DELLA PORTA, Fidia
Figlio illegittimo dello scultore Guglielmo, fratello di Teodoro, ma di madre diversa (Bertolotti, 1881, I, p. 144), nacque a Roma dopo il 1538 se non aveva ancora vent'anni nel 1558, quando veniva nominato erede dal padre Guglielmo insieme col fratello Minore (ibid., II, pp. 305 ss.). Guglielmo fa riferimento al D. in una lettera del 29 apr. 1575, indirizzata alla corte spagnola: questa e il citato testamento del 1558 sono gli unici riferimenti diretti da parte del padre, che ci siano rimasti (Gramberg, 1964, P. 108).
Dopo la morte del padre il D. fece l'inventario dei beni che depositò, con tutte le formalità del caso, il 5 febbr. 1577 (Masetti Zannini, 1972, pp. 300, 303 ss.), Nel suo testamento, fatto poco prima della morte (M. Gualandi, Memorie originali,VI, Bologna 1845, p. 123), Guglielmo aveva nominato erede universale Teodoro (cfr. la voce in questo Dizionario).Nel luglio 1577, dopo che gli esecutori testamentari avevano rinunciato al loro mandato, Panfilia, madre di Teodoro, otteneva dal giudice che, con il consenso del D., suo marito S. Torrigiani, detto il Bologna, fosse nominato tutore di Teodoro (Masetti Zannini, 1972, p. 301).
Nonostante l'eredità - qualunque ne fosse l'entità - il D. non riuscì ad estinguere i suoi debiti: nel novembre 1577 venne imprigionato per 30 scudi di debito con una certa Angela Federici "romana" (ibid.); due anni dopo veniva venduta la casa di famiglia dietro la "curia Savelli" a Roma e furono divise tra i fratelli le proprietà di Porlezza (Bertolotti, 1881, I, p. 143).
Il D. fu di nuovo imprigionato (1586), questa volta per un grave furto nell'"officio del Piombo"; secondo la sua stessa dichiarazione (21 maggio) poiché non poteva vivere con il fratello Teodoro, avendo litigato con la madre di lui Parifilia, e avendo debiti con il marito di lei, aveva dovuto lasciare la sua "stantia", a Borgo, per la casa al vicolo dei Cappuccini (ibid., I, pp. 143 s.).
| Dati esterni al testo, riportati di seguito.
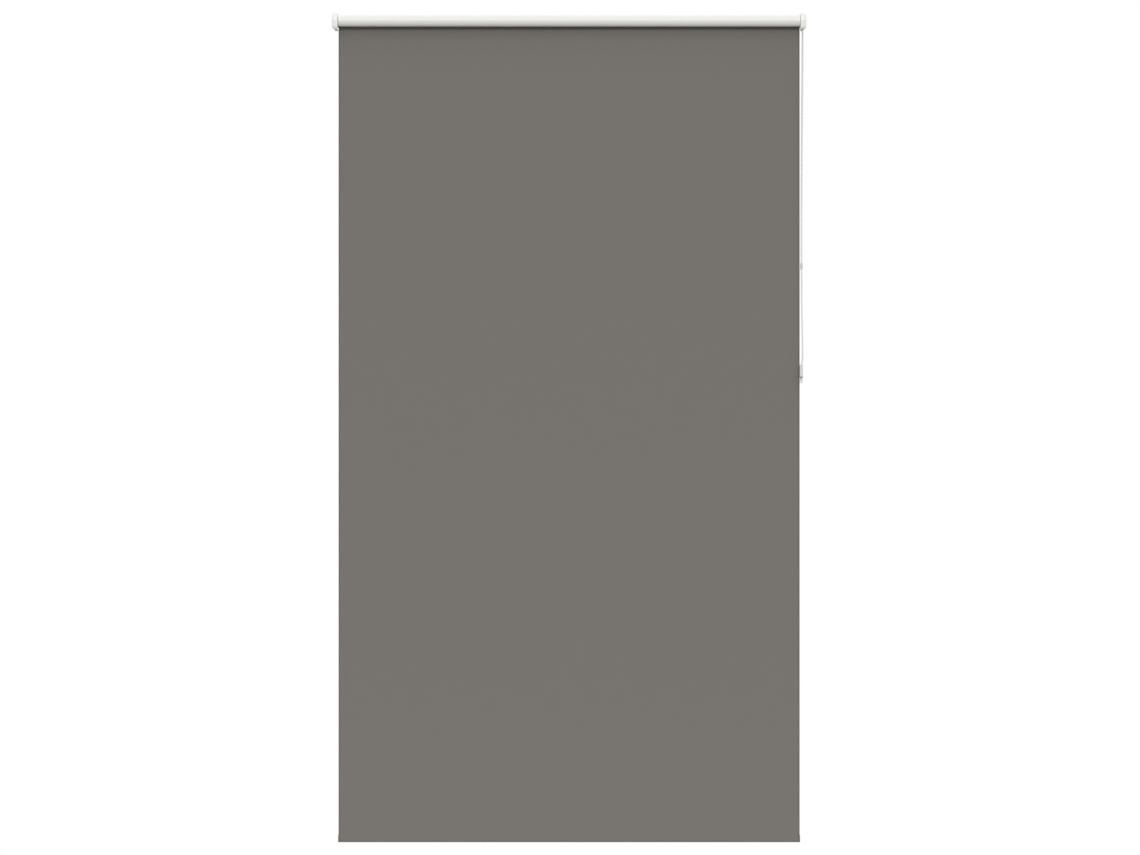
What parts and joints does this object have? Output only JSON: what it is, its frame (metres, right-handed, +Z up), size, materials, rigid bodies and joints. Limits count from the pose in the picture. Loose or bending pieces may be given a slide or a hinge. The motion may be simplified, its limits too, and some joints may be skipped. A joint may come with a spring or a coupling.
{
  "type": "roller blind",
  "caption": "Chain-operated roller blind: cloth on a tube between end brackets, raised and lowered by an endless bead chain, with a weighted hem rail and a wall chain tensioner.",
  "frame": {"origin": "on the wall plane, level with the tube's axis and midway between the two brackets", "axes": "+X along the tube to the right seen from the room, +Y towards the wall, +Z up"},
  "size_m": [1.2, 0.0465, 2.1008],
  "materials": {
    "tube_white": "white powder-coated aluminium tube",
    "tape_clear": "thin double-sided mounting tape",
    "cloth_grey": "plain woven polyester, mid grey",
    "rail_aluminium": "mill aluminium extrusion",
    "plastic_grey": "moulded grey end cap",
    "bracket_steel": "white painted steel plate",
    "plastic_white": "moulded white plastic, fine satin",
    "chain_white": "moulded white plastic beads on a polyester cord",
    "plastic_clear": "translucent plastic sleeve",
    "spring_steel": "bright drawn steel"
  },
  "bodies": {
    "frame": {"drive_bracket": "bracket_steel", "drive_cover": "plastic_white", "clutch_base": "plastic_white", "chain_guard": "plastic_white", "hub_washer": "spring_steel", "hub_screw": "spring_steel", "idle_bracket": "bracket_steel", "idle_cover": "plastic_white", "idle_bush": "plastic_white", "fabric_panel": "cloth_grey", "bead_chain": "chain_white", "chain_connector": "plastic_clear", "tensioner_inner_shell": "plastic_white", "tensioner_outer_shell": "plastic_white", "tensioner_pin": "spring_steel", "tensioner_screw": "spring_steel"},
    "roller": {"roller_tube": "tube_white", "fabric_tape": "tape_clear", "fabric_wrap": "cloth_grey", "chain_wheel": "plastic_white", "chain_on_wheel": "chain_white", "brake_springs": "spring_steel", "output_hub": "plastic_white", "idle_plug": "plastic_white", "idle_spring": "spring_steel", "idle_spring_seat": "plastic_white"},
    "idle_pin": {"idle_pin": "plastic_white"},
    "hem_rail": {"fabric_hem": "cloth_grey", "bottom_rail": "rail_aluminium", "rail_cap_left": "plastic_grey", "rail_cap_right": "plastic_grey"},
    "tensioner_wheel": {"tensioner_wheel": "plastic_white"}
  },
  "joints": [
    {"name": "bar_lift", "type": "slide", "parent": "frame", "child": "hem_rail", "axis": [0, 0, 1], "range_m": [0, 2.03], "deforming": ["fabric_panel"]},
    {"name": "tube_spin", "type": "hinge", "parent": "frame", "child": "roller", "pos_m": [0, -0.027, 0], "axis": [1, 0, 0], "range_deg": [0, 6705]},
    {"name": "tensioner_wheel_spin", "type": "hinge", "parent": "frame", "child": "tensioner_wheel", "pos_m": [0.588, -0.027, -0.89125], "axis": [1, 0, 0], "range_deg": [0, 11960]},
    {"name": "idle_pin_push", "type": "slide", "parent": "roller", "child": "idle_pin", "axis": [1, 0, 0], "range_m": [0, 0.007], "stiffness_N_per_m": 400, "springref_m": -0.005, "deforming": ["idle_spring"]}
  ],
  "couplings": [
    {"joint": "tube_spin", "follows": "bar_lift", "rad_per_m": 57.6},
    {"joint": "tensioner_wheel_spin", "follows": "bar_lift", "rad_per_m": 102.67}
  ]
}
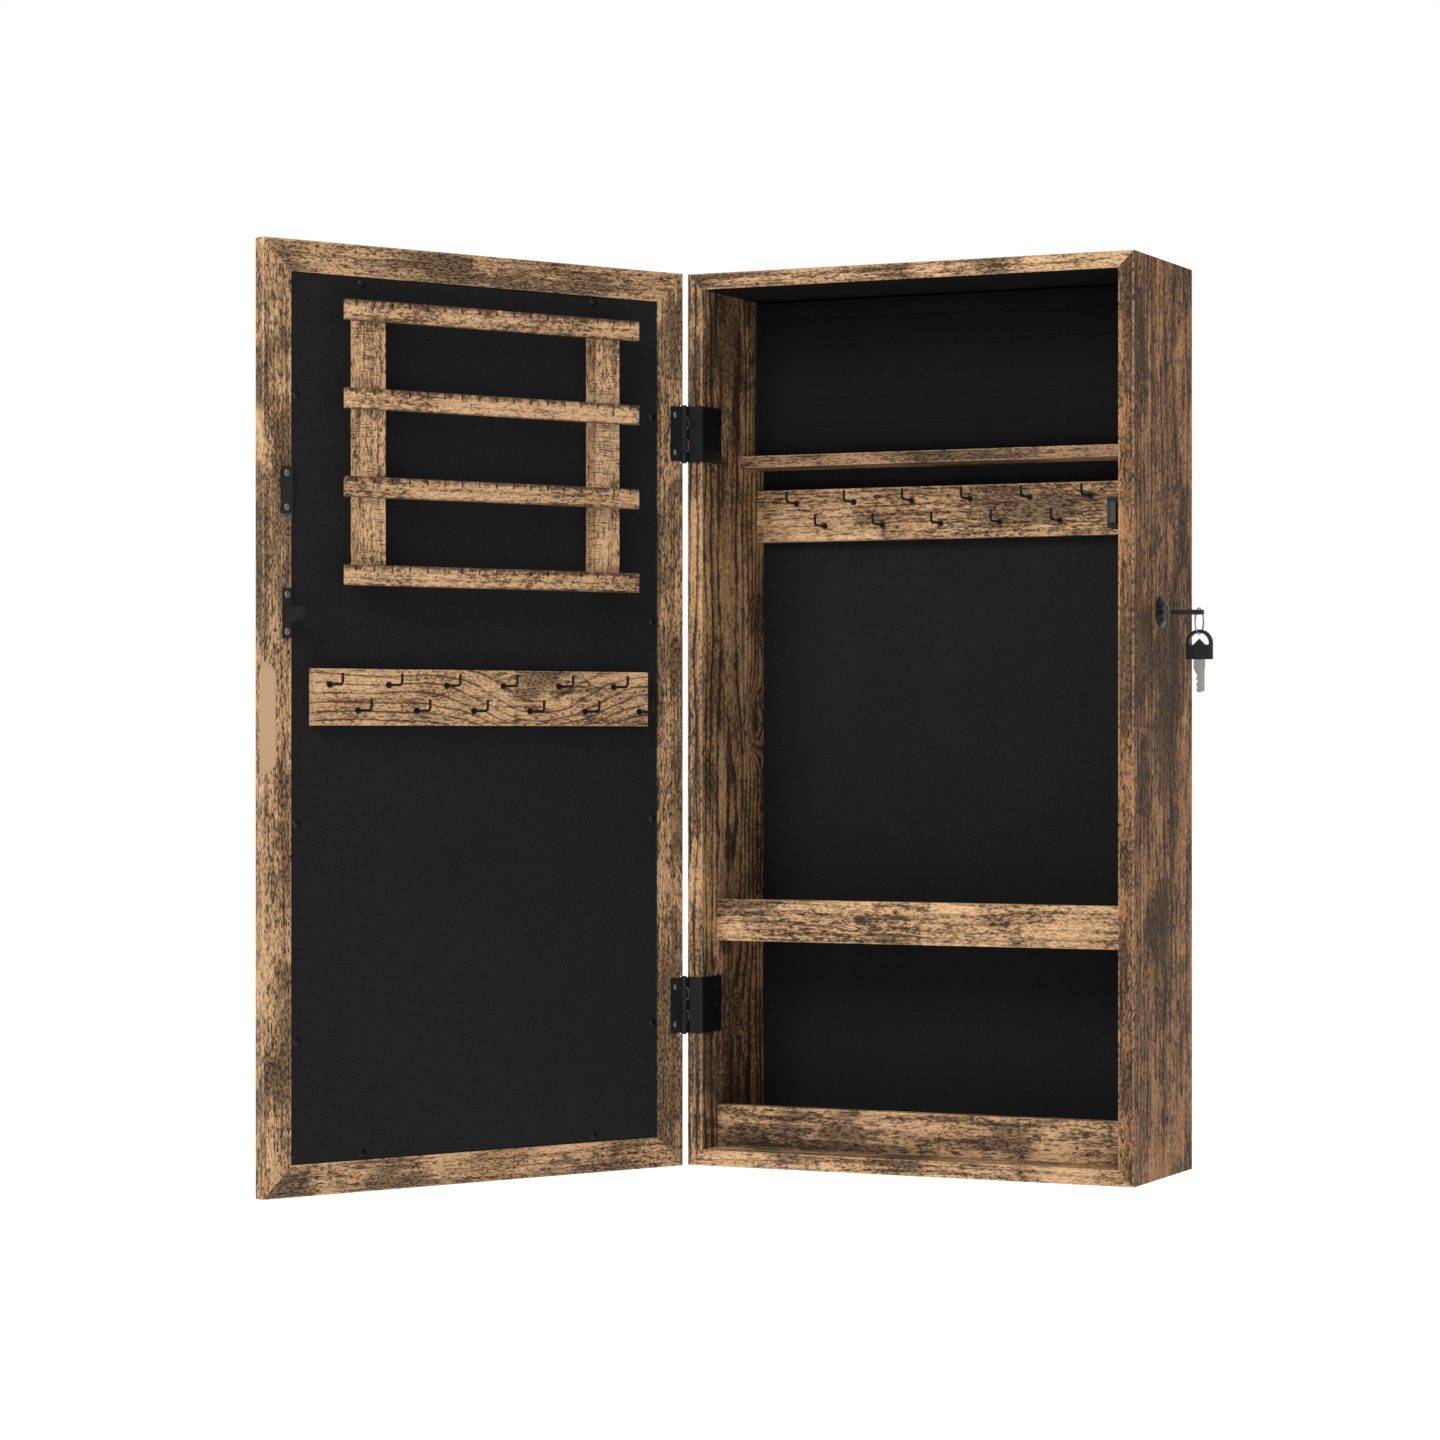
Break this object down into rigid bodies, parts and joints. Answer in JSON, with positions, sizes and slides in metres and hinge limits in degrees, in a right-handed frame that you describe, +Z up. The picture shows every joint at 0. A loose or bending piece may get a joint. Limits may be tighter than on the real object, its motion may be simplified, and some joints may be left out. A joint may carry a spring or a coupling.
{
  "type": "wall-mounted jewelry cabinet",
  "caption": "Wall-mounted wooden jewelry cabinet with a hinged mirror door, hooks, shelf, trays, stud pad, earring rack and a cam lock with keys.",
  "frame": {"origin": "midway between the two wall hanger holes, on the cabinet's rear plane", "axes": "+Y points out of the cabinet's back into the wall, +Z is up, +X points to the cabinet's right as seen from the front"},
  "size_m": [0.5749, 0.4458, 0.67],
  "materials": {
    "cabinet_wood": "rustic printed wood board, low sheen",
    "shelf_wood": "lighter rustic board, low sheen",
    "door_wood": "rustic printed frame with worn edges",
    "rack_wood": "light rustic slats with dark worn edges",
    "plain_wood": "plain unfinished timber",
    "back_board": "thin brown fibre board",
    "black_felt": "fine black felt",
    "black_panel": "black faced fibre board",
    "pad_velvet": "soft black velvet with rows of slits",
    "hook_black": "gloss black",
    "black_hardware": "satin black",
    "black_screws": "satin black",
    "zinc_steel": "plated steel",
    "black_plastic": "smooth black plastic",
    "magnet": "dark sintered block",
    "lock_metal": "dark plated metal",
    "key_metal": "bright plated steel",
    "mirror": "silvered glass"
  },
  "bodies": {
    "cabinet": {"side_board_left": "cabinet_wood", "side_board_right": "cabinet_wood", "top_board": "cabinet_wood", "bottom_board": "cabinet_wood", "back_panel": "back_board", "back_lining": "black_felt", "hanging_rail": "plain_wood", "lower_back_rail": "plain_wood", "hanger_plates": "zinc_steel", "hanger_screws": "zinc_steel", "stud_pad": "pad_velvet", "upper_shelf": "shelf_wood", "cabinet_hook_board": "shelf_wood", "cabinet_hooks": "hook_black", "tray_board": "cabinet_wood", "tray_rail": "cabinet_wood", "bottom_rail": "cabinet_wood", "shelf_dowels": "plain_wood", "catch_housing": "black_plastic", "catch_magnet": "magnet", "catch_pole_plates": "zinc_steel", "catch_screws": "black_screws", "lock_barrel": "black_hardware", "lock_nut": "zinc_steel", "hinge_body_leaves": "black_hardware", "hinge_pins": "black_hardware", "hinge_body_screws": "black_screws"},
    "lock_plug": {"lock_plug": "lock_metal", "lock_cam": "zinc_steel", "cam_screw": "black_screws"},
    "key": {"key_blade": "key_metal", "key_head": "black_plastic"},
    "key_ring": {"key_ring": "key_metal"},
    "spare_key": {"spare_key_blade": "key_metal", "spare_key_head": "black_plastic"},
    "door": {"door_stile_hinge": "door_wood", "door_stile_free": "door_wood", "door_rail_top": "door_wood", "door_rail_bottom": "door_wood", "mirror_glass": "mirror", "mirror_backing": "back_board", "door_panel": "black_panel", "door_panel_screws": "black_screws", "rack_post_left": "rack_wood", "rack_post_right": "rack_wood", "rack_bar_1": "rack_wood", "rack_bar_2": "rack_wood", "rack_bar_3": "rack_wood", "rack_bar_4": "rack_wood", "rack_screws": "black_screws", "door_hook_board": "shelf_wood", "door_hooks": "hook_black", "hinge_door_leaves": "black_hardware", "hinge_door_screws": "black_screws", "strike_plate": "black_hardware", "strike_screws": "black_screws", "lock_keeper": "black_hardware", "keeper_screws": "black_screws"}
  },
  "joints": [
    {"name": "door_hinge", "type": "hinge", "parent": "cabinet", "child": "door", "pos_m": [-0.1792, -0.1331, -0.295], "axis": [0, 0, -1], "range_deg": [-118.9, 61.1]},
    {"name": "lock_turn", "type": "hinge", "parent": "cabinet", "child": "lock_plug", "pos_m": [0.1775, -0.0714, -0.2175], "axis": [-1, 0, 0], "range_deg": [0, 90]},
    {"name": "key_pull", "type": "slide", "parent": "lock_plug", "child": "key", "axis": [1, 0, 0], "range_m": [0, 0.03]},
    {"name": "key_ring_swing", "type": "hinge", "parent": "key", "child": "key_ring", "pos_m": [0.2045, -0.06391, -0.2175], "axis": [1, 0, 0], "range_deg": [-5, 90]},
    {"name": "spare_key_swing", "type": "hinge", "parent": "key_ring", "child": "spare_key", "pos_m": [0.2045, -0.06391, -0.2332], "axis": [0, 1, 0], "range_deg": [-90, 30]}
  ]
}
Fu condannato a morte; comunque morì subito dopo, dal momento che una vigna che il D. aveva affittato nel 1580 (ibid., II, pp. 307 s.), veniva considerata nel febbraio 1589 proprietà di Teodoro, che presumibilmente l'aveva ereditata (Masetti Zannini, 1972, p. 302).
Durante il processo del marzo 1609, quando Teodoro denunciò Antonio Gentili, già aiuto di Guglielmo, per il possesso e l'uso illecito di alcune forme e modelli di Guglielmo, vennero discusse le circostanze del furto (avvenuto nel 1586) ma non fu fatta menzione di Fidia. Antonio Gentili dichiarò di aver comprato dal D. un rilievo in cera della Deposizione per 50 scudi, e uno dei suoi aiuti testimoniò di averne fatto lui la gettata, in tutta segretezza; non si conosce il risultato del processo, ma è evidente che sia il D. sia Antonio Gentili erano colpevoli (Bertolotti, 1881, II, p. 122).
L'unica opera nota del D. è una placchetta di bronzo (13 × 22 cm), conservata nel Metropolitan Museum di New York, firmata "Fidia". Si tratta di una rozza versione di un'opera del padre, Guglielmo, la Caduta dei giganti dalle Metamorfosi di Ovidio (Gramberg, 1960).
Fonti e Bibl.: G. Vasari, Le vite... [1568], a cura di G. Milanesi, Firenze 1906, V, p. 622; A. Bertolotti, Artisti lombardi a Roma...,Milano 1881, I, pp. 143 s.; II, pp. 122, 305-08; J. Phillips, Guglielmo Della Porta...,in Bulletin of the Metropolitan Museum,XXXIV(1939), pp. 148-151; W. Gramberg, Guglielmo Della Porta, Coppe Fiammingo und Antonio Gentile..., in Jahrbuch der Hamburger Kunstsammlungen, V(1960), pp. 48-50; Id., Die diisseldorfer Skizzenbücher des Guglielmo Della Porta, Berlin 1964, pp. 19 s.,108; G. Masetti Zannini, Notizie biogr. di Guglielmo Della Porta in documenti notarili romani, in Commentari, XXIII(1972), pp. 300-305; U. Middeldorf, A Renaissance jewel...,in The Burling. Mag., CXVIII(1976), p. 134.